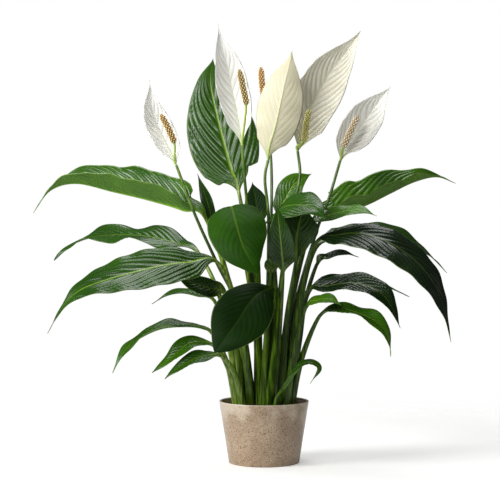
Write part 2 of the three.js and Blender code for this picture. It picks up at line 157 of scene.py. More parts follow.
* * *
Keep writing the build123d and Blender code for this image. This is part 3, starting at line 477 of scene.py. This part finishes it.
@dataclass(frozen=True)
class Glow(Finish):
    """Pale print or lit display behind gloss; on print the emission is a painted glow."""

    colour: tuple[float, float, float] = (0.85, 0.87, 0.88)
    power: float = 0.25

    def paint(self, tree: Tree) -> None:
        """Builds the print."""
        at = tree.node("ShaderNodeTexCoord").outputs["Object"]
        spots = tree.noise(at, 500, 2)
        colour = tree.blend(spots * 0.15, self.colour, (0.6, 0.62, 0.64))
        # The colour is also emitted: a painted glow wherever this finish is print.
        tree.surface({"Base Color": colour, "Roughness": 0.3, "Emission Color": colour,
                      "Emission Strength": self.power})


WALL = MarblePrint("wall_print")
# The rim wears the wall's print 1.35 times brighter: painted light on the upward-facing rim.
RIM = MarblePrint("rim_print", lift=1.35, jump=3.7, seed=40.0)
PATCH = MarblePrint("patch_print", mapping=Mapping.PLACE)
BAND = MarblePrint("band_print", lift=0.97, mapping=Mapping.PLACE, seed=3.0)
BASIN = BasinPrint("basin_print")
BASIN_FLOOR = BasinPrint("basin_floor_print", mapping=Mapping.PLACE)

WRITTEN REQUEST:
Identify the lines in the records above that contain the word "this", then state how many there are and nothing more.

WRITTEN SOLUTION:
3